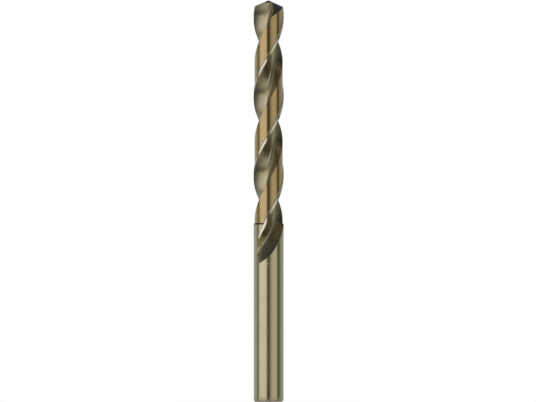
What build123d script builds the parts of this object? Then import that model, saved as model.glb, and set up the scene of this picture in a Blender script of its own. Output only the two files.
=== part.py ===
"""Twist drill bit: right-hand jobber drill, 10 mm, with a split point.

The bit is one solid, ground from a round rod: two helical flutes, two relieved lands with a raised margin
along each cutting corner, conical flanks and a split web. Its axis is Z, with the centre of the shank's end
face at the origin and the point at the top. Bearings are angles about Z, counter-clockwise from +X as seen
from the point, and the bit cuts as it turns counter-clockwise seen from there.
"""

import os
from math import asin, cos, degrees, radians, sin, tan

from build123d import *

# Rod, in millimetres. The diameter is taken over the margins, and a short shoulder leads to it from the shank.
diameter = 10.0
overall_length = 133.0
body_length = 78.7
shoulder_length = 0.6
shank_diameter = 9.9
shank_chamfer = 0.5

# Flutes, in millimetres and degrees. The span runs from cutting corner to heel, and the root lies at a share
# of it. The root's arc is tighter, by its share, than the arcs through the corner and through the heel.
flute_length = 87.5
helix_lead = 52.5
flute_span = 96.8
root_share = 0.65
root_arc_share = 0.694
web_at_point = 2.0
web_at_runout = 2.7

# Run-out, where the flutes end: the root climbs by a power of the length left. The corner turns ahead of its
# helix, at first by a soft step and then faster and faster, the heel falls behind, and the root moves over to
# the corner.
runout_length = 11.5
climb_power = 1.6
first_lead = 9.0
first_lead_length = 5.0
corner_lead = 55.6
corner_lead_length = 10.5
corner_lead_power = 2
heel_lag = 32.2
heel_lag_length = 7.5
heel_lag_power = 3.8
root_shift = 0.38
root_shift_length = 8.0
root_shift_start = 13.5

# Lands: the relief leaves a margin along each cutting corner, and fades out short of the shank
margin_width = 0.68
relief_depth = 0.35
relief_fade = 2.6
relief_end_gap = 3.6

# Point: the angle between the lips, and the cone that each flank is ground to
point_angle = 135.0
lip_bearing = 197.3
lip_clearance = 10.0
flank_cone_angle = 40.0
flank_cone_offset = 3.0

# Split web: a notch ahead of each half of the chisel edge
split_bearing = 38.0
split_slope = 38.0
split_angle = 95.0
chisel_width = 0.2

# How far a grinding cut sweeps past the finished surface
overrun = 1.6

# Sections that guide each helical cut: shares of the run-out, closest where the flute narrows fastest, and the
# number of steps along the rest
runout_shares = (0.06, 0.14, 0.27, 0.4, 0.55, 0.7, 0.85)
section_steps = 22

radius = diameter / 2
point_height = radius / tan(radians(point_angle / 2))
corner_height = overall_length - point_height
body_start = overall_length - body_length
runout_end = overall_length - flute_length
runout_start = runout_end + runout_length
relief_end = body_start + relief_end_gap
blank_top = overall_length + overrun / 2


def corner_bearing(height):
    """Bearing of the first cutting corner, which follows the helix."""
    lip_lead = degrees(asin(web_at_point / diameter))
    return lip_bearing + lip_lead + 360 * (height - corner_height) / helix_lead


def half_web(height):
    """Distance from the axis to the flute's root: the web thickens evenly from the point down."""
    thickening = (web_at_runout - web_at_point) * (overall_length - height) / (overall_length - runout_start)
    return (web_at_point + thickening) / 2


def eased(share):
    """A step from 0 to 1 that starts and ends level."""
    share = min(1, max(0, share))
    return share * share * (3 - 2 * share)


def growth(height, length, power):
    """How far a change has grown that starts a length above the run-out's end, and is whole there."""
    return max(0, 1 - (height - runout_end) / length) ** power


def bend(angle, root):
    """Curvature of the circle that touches a flute's root and leaves the rod at an angle from it."""
    rise = radius * cos(radians(angle)) - root
    return max(0, 2 * rise / (rise**2 + (radius * sin(radians(angle))) ** 2))


def polar(distance, bearing):
    """Point at a distance from the axis."""
    return Vector(distance, 0).rotate(Axis.Z, bearing)


def tangent(point, centre, arc_radius, side):
    """Unit vector from a point along the line that grazes an arc, on the side -1 or 1."""
    towards = centre - point
    return towards.normalized().rotate(Axis.Z, side * degrees(asin(arc_radius / towards.length)))


def flute_section(height):
    """Cross-section of one flute: a straight cutting face, a round root and a straight heel side.

    In the run-out the flute narrows to nothing as its root climbs to the rod's surface.
    """
    left = min(1, (height - runout_end) / runout_length)
    lead = first_lead * eased((runout_start + first_lead_length - height) / first_lead_length)
    lead += corner_lead * growth(height, corner_lead_length, corner_lead_power)
    lag = heel_lag * growth(height, heel_lag_length, heel_lag_power)
    bearing = corner_bearing(height) + lead
    span = flute_span - lead - lag
    shift = root_shift * eased((runout_end + root_shift_start - height) / root_shift_length)
    towards_root = span * (root_share - shift)
    climb = left**climb_power * (1 + climb_power * (1 - left))
    root = radius - (radius - half_web(height)) * climb
    arc_radius = root_arc_share / (bend(towards_root, root) + bend(span - towards_root, root))

    corner = polar(radius, 0)
    heel = polar(radius, span)
    centre = polar(root + arc_radius, towards_root)
    inwards = tangent(corner, centre, arc_radius, 1)
    outwards = -tangent(heel, centre, arc_radius, -1)
    face_foot = corner + inwards * inwards.dot(centre - corner)
    heel_foot = heel - outwards * outwards.dot(heel - centre)
    with BuildSketch(Plane.XY.offset(height).rotated((0, 0, bearing))) as section:
        with BuildLine():
            face = Line(corner - inwards * overrun, face_foot)
            arc = ThreePointArc(face @ 1, polar(root, towards_root), heel_foot)
            side = Line(arc @ 1, heel + outwards * overrun)
            ThreePointArc(side @ 1, polar(radius + overrun, span / 2), face @ 0)
        make_face()
    return section.sketch


def relief_section(height):
    """Cross-section of the band between the two margins, from behind one margin to ahead of the other."""
    first = flute_span / 4 - 180
    last = -degrees(margin_width / radius)
    with BuildSketch(Plane.XY.offset(height).rotated((0, 0, corner_bearing(height)))) as section:
        with BuildLine():
            middle = (first + last) / 2
            inner = ThreePointArc(polar(radius / 2, first), polar(radius / 2, middle), polar(radius / 2, last))
            outer = ThreePointArc(
                polar(radius + overrun, last), polar(radius + overrun, middle), polar(radius + overrun, first)
            )
            Line(inner @ 1, outer @ 0)
            Line(outer @ 1, inner @ 0)
        make_face()
    return section.sketch


def heights_between(low, high):
    """Evenly spaced heights, both ends included."""
    return [low + (high - low) * step / section_steps for step in range(section_steps + 1)]


flute_heights = [runout_end + share * runout_length for share in runout_shares]
flute_heights += heights_between(runout_start, overall_length + overrun)
flute_sections = [flute_section(height) for height in flute_heights]

with BuildPart() as flute_stock:
    loft(flute_sections)

# The relief is turned down to a smaller diameter that tapers back to the full one, everywhere but the margins
relief_radius = radius - relief_depth
relief_slope = relief_fade / relief_depth
relief_base = relief_end - overrun * relief_slope
relief_sections = [relief_section(height) for height in heights_between(relief_base, overall_length + overrun)]

with BuildPart() as relief_stock:
    loft(relief_sections)
    with BuildSketch(Plane.XZ):
        with BuildLine():
            Polyline(
                (0, relief_base - overrun),
                (radius + overrun, relief_base - overrun),
                (radius + overrun, relief_base),
                (relief_radius, relief_end + relief_fade),
                (relief_radius, overall_length + 2 * overrun),
                (0, overall_length + 2 * overrun),
                close=True,
            )
        make_face()
    revolve(axis=Axis.Z, mode=Mode.SUBTRACT)

# The frame of one lip has its origin in the middle of the point. Its X runs out along the lip, and its Y is
# the way that the lip moves as it cuts.
lip_frame = Plane.XY.offset(overall_length).rotated((0, 0, lip_bearing))
half_angle = radians(point_angle / 2)
along_lip = Vector(sin(half_angle), 0, -cos(half_angle))
above_lip = Vector(cos(half_angle), 0, sin(half_angle))

# A flank is part of a cone that touches the line along the lip, and falls away behind it by the clearance
flank_normal = above_lip.rotate(Axis((0, 0, 0), along_lip), lip_clearance)
cone_up = flank_normal.rotate(Axis((0, 0, 0), along_lip.cross(flank_normal)), 90 - flank_cone_angle)
cone_apex = lip_frame.from_local_coords(along_lip * -flank_cone_offset)
cone_frame = Plane(cone_apex, z_dir=lip_frame.from_local_coords(cone_up) - lip_frame.origin)
cone_length = 4 * diameter

with BuildPart() as flank_stock:
    with BuildSketch(lip_frame) as reach:
        with Locations((-web_at_point / 2, 0)):
            Rectangle(diameter, 2 * diameter, align=(Align.MIN, Align.CENTER))
    extrude(amount=diameter, both=True)
    with Locations(cone_frame):
        Cone(
            cone_length * tan(radians(flank_cone_angle)),
            0,
            cone_length,
            align=(Align.CENTER, Align.CENTER, Align.MAX),
            mode=Mode.SUBTRACT,
        )

# A split is a V notch whose upright wall makes the half of the chisel edge into a lip, and whose root line
# runs down and out into the flute
split_run = Vector(cos(radians(split_slope)), 0, -sin(radians(split_slope))).rotate(Axis.Z, split_bearing)
ahead = Vector(0, 1, 0).rotate(Axis.Z, split_bearing)
split_origin = lip_frame.from_local_coords(ahead * (chisel_width / 2) - split_run * overrun)
split_frame = Plane(
    split_origin,
    x_dir=lip_frame.from_local_coords(ahead) - lip_frame.origin,
    z_dir=lip_frame.from_local_coords(split_run) - lip_frame.origin,
)
split_size = diameter / 2

with BuildPart() as split_stock:
    with BuildSketch(split_frame):
        with BuildLine():
            floor_end = Vector(0, split_size).rotate(Axis.Z, -split_angle)
            Polyline((0, 0), (0, split_size), (split_size, split_size), floor_end, close=True)
        make_face()
    extrude(amount=diameter)

with BuildPart() as twist_drill:
    with BuildSketch(Plane.XZ):
        with BuildLine():
            Polyline(
                (0, 0),
                (shank_diameter / 2 - shank_chamfer, 0),
                (shank_diameter / 2, shank_chamfer),
                (shank_diameter / 2, body_start),
                (radius, body_start + shoulder_length),
                (radius, blank_top),
                (0, blank_top),
                close=True,
            )
        make_face()
    revolve(axis=Axis.Z)
    for turn in (0, 180):
        add(relief_stock.part, rotation=(0, 0, turn), mode=Mode.SUBTRACT)
    for turn in (0, 180):
        add(flute_stock.part, rotation=(0, 0, turn), mode=Mode.SUBTRACT)
    for turn in (0, 180):
        add(flank_stock.part, rotation=(0, 0, turn), mode=Mode.SUBTRACT)
    for turn in (0, 180):
        add(split_stock.part, rotation=(0, 0, turn), mode=Mode.SUBTRACT)

twist_drill.part.label = "twist_drill"
os.makedirs("parts", exist_ok=True)
export_step(twist_drill.part, "parts/twist_drill.step")
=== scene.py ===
"""A 10 mm split-point twist drill, standing on its shank: ground surfaces, tinted metal and a studio."""
import math

import bmesh
import bpy
import numpy as np
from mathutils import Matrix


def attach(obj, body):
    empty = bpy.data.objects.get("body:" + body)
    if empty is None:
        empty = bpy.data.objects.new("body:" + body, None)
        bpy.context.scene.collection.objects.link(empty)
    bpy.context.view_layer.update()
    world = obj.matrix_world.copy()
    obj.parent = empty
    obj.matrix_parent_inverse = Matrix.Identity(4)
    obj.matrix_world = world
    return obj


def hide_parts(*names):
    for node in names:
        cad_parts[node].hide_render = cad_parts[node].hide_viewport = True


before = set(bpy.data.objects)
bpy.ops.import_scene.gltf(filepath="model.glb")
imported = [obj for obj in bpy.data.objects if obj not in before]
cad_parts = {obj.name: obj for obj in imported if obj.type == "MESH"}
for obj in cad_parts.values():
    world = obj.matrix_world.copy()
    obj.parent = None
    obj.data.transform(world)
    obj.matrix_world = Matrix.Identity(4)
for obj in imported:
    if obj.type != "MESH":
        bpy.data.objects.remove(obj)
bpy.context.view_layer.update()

MM = 0.001

# Rod, in millimetres: the radius is taken over the margins, and heights start at the shank's end face
RADIUS = 5.0
SHANK_RADIUS = 4.95
CHAMFER = 0.5
LENGTH = 133.0
BODY_START = 54.3
SHOULDER = 0.6

# Flutes: the span runs from cutting corner to heel, and the root lies at a share of it. The root's arc is
# tighter, by its share, than the arcs through the corner and through the heel.
LEAD = 52.5
FLUTE_SPAN = math.radians(96.8)
ROOT_SHARE = 0.65
ROOT_ARC_SHARE = 0.694
WEB_AT_POINT = 2.0
WEB_AT_RUNOUT = 2.7

# Run-out: how far the corner turns ahead, the heel falls behind, the root climbs and moves over, and the
# heights from which they do so
RUNOUT_END = 45.5
RUNOUT_START = 57.0
EARLY_LEAD = math.radians(9.0)
EARLY_LEAD_LENGTH = 5.0
LATE_LEAD = math.radians(55.6)
LATE_LEAD_START = 56.0
LATE_LEAD_POWER = 2
HEEL_LAG = math.radians(32.2)
HEEL_LAG_START = 53.0
HEEL_LAG_POWER = 3.8
CLIMB_POWER = 1.6
ROOT_SHIFT = 0.38
ROOT_SHIFT_START = 59.0
ROOT_SHIFT_LENGTH = 8.0

# Lands: widths around the rod are angles
MARGIN_ANGLE = 0.85 / RADIUS
STEP_ANGLE = 0.35 / RADIUS
HEEL_ROUND = 0.07
HEEL_ROUND_SHARE = 0.2
RELIEF_RADIUS = 4.65
RELIEF_END = 58.7
RELIEF_FADE = 0.5

# Point: the cone that each flank is ground to, and the V notch that splits the web
HALF_POINT = math.radians(67.5)
LIP_BEARING = math.radians(197.3)
LIP_CLEARANCE = math.radians(10.0)
CONE_HALF = math.radians(40.0)
CONE_OFFSET = 3.0
SPLIT_BEARING = math.radians(38.0)
SPLIT_SLOPE = math.radians(38.0)
SPLIT_ANGLE = math.radians(95.0)
CHISEL_WIDTH = 0.2
CORNER_HEIGHT = LENGTH - RADIUS / math.tan(HALF_POINT)

# How far the rod and the cutters run past the finished bit
ROD_OVERRUN = 1.4
SPLIT_OVERRUN = 1.6
FLANK_REACH = 6.0
FLANK_RISE = 3.0

# The mesh: rows, columns, the width of the bands that keep an edge crisp, the distance that the body's rows
# keep from the relief's fade, and what counts as the same height
TIP_SEARCH_ROWS = 400
RUNOUT_ROWS = 50
BODY_ROWS = 200
FADE_ROWS = 7
PROFILE_SAMPLES = 80
FLUTE_COLUMNS = 45
EDGE = 0.06
FADE_CLEARANCE = 0.1
SAME = 1e-6
FLANK_COLUMNS = 61
FLANK_ROWS = 101

# Rows of the shank over its chamfer, and rings of its end face, in millimetres
SHANK_EDGE = 0.1
SHANK_ROWS = [1, 2, 5, 10, 15, 20, 25, 30, 35, 40, 43, 45]
END_RINGS = [0, 1, 2, 3, 4]

# Columns of a land, as shares of the heel's rounding, of the relief, of the step and of the margin
HEEL_SHARES = np.array([[0.35, 0.7]])
RELIEF_SHARES = np.concatenate([[0, 0.004], np.linspace(0.03, 1, 26)])[None, :]
STEP_SHARES = np.linspace(0, 1, 10)[None, 1:]
MARGIN_SHARES = np.array([[0.03, 0.3, 0.6, 0.95]])

# Finishes, and the share of a flute's outline, from the cutting corner, that has the face's finish: the
# heel's side beyond it is painted darker, as shade
SHANK, LAND, STEP, MARGIN, FACE, FLUTE, FLANK, NOTCH, END = range(9)
FACE_SHARE = 0.45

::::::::

TASK DETAILS: Give again, word for word, the lines of the listing, starting at its first line and ending with the line containing "shank_chamfer = 0.5".

RESULT OF THE TASK:
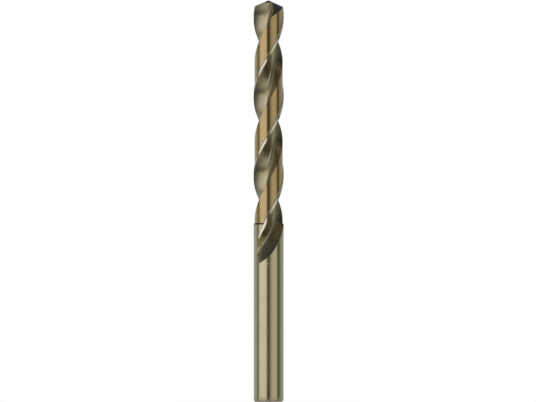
What build123d script builds the parts of this object? Then import that model, saved as model.glb, and set up the scene of this picture in a Blender script of its own. Output only the two files.
=== part.py ===
"""Twist drill bit: right-hand jobber drill, 10 mm, with a split point.

The bit is one solid, ground from a round rod: two helical flutes, two relieved lands with a raised margin
along each cutting corner, conical flanks and a split web. Its axis is Z, with the centre of the shank's end
face at the origin and the point at the top. Bearings are angles about Z, counter-clockwise from +X as seen
from the point, and the bit cuts as it turns counter-clockwise seen from there.
"""

import os
from math import asin, cos, degrees, radians, sin, tan

from build123d import *

# Rod, in millimetres. The diameter is taken over the margins, and a short shoulder leads to it from the shank.
diameter = 10.0
overall_length = 133.0
body_length = 78.7
shoulder_length = 0.6
shank_diameter = 9.9
shank_chamfer = 0.5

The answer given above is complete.